--- begin Data extract ---

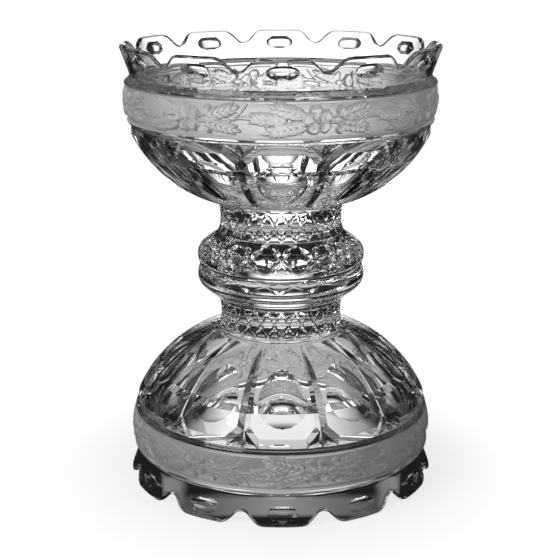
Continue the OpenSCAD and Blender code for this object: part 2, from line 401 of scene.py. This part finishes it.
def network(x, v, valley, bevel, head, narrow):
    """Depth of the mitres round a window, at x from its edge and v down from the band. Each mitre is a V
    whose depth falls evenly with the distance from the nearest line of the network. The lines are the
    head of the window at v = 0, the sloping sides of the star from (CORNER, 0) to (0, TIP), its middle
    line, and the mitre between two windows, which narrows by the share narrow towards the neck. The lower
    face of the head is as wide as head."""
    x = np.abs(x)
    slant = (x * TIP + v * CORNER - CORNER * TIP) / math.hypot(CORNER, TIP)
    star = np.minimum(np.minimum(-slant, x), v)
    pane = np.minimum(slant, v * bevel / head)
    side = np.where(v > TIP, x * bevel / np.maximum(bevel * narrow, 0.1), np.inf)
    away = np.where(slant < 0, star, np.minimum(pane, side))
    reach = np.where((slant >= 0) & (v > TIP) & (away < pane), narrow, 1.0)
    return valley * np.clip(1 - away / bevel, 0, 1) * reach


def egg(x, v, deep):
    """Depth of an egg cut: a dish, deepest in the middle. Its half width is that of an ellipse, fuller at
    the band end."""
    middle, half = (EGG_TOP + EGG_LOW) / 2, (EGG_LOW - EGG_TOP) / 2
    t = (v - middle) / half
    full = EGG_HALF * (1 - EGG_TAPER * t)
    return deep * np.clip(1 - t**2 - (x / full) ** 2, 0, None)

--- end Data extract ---

* Task objective
Every line above should be printed again exactly as it stands.

* Output of the exercise
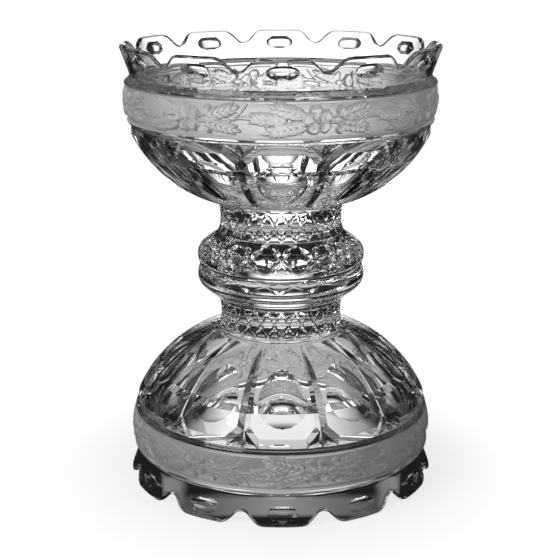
Continue the OpenSCAD and Blender code for this object: part 2, from line 401 of scene.py. This part finishes it.
def network(x, v, valley, bevel, head, narrow):
    """Depth of the mitres round a window, at x from its edge and v down from the band. Each mitre is a V
    whose depth falls evenly with the distance from the nearest line of the network. The lines are the
    head of the window at v = 0, the sloping sides of the star from (CORNER, 0) to (0, TIP), its middle
    line, and the mitre between two windows, which narrows by the share narrow towards the neck. The lower
    face of the head is as wide as head."""
    x = np.abs(x)
    slant = (x * TIP + v * CORNER - CORNER * TIP) / math.hypot(CORNER, TIP)
    star = np.minimum(np.minimum(-slant, x), v)
    pane = np.minimum(slant, v * bevel / head)
    side = np.where(v > TIP, x * bevel / np.maximum(bevel * narrow, 0.1), np.inf)
    away = np.where(slant < 0, star, np.minimum(pane, side))
    reach = np.where((slant >= 0) & (v > TIP) & (away < pane), narrow, 1.0)
    return valley * np.clip(1 - away / bevel, 0, 1) * reach


def egg(x, v, deep):
    """Depth of an egg cut: a dish, deepest in the middle. Its half width is that of an ellipse, fuller at
    the band end."""
    middle, half = (EGG_TOP + EGG_LOW) / 2, (EGG_LOW - EGG_TOP) / 2
    t = (v - middle) / half
    full = EGG_HALF * (1 - EGG_TAPER * t)
    return deep * np.clip(1 - t**2 - (x / full) ** 2, 0, None)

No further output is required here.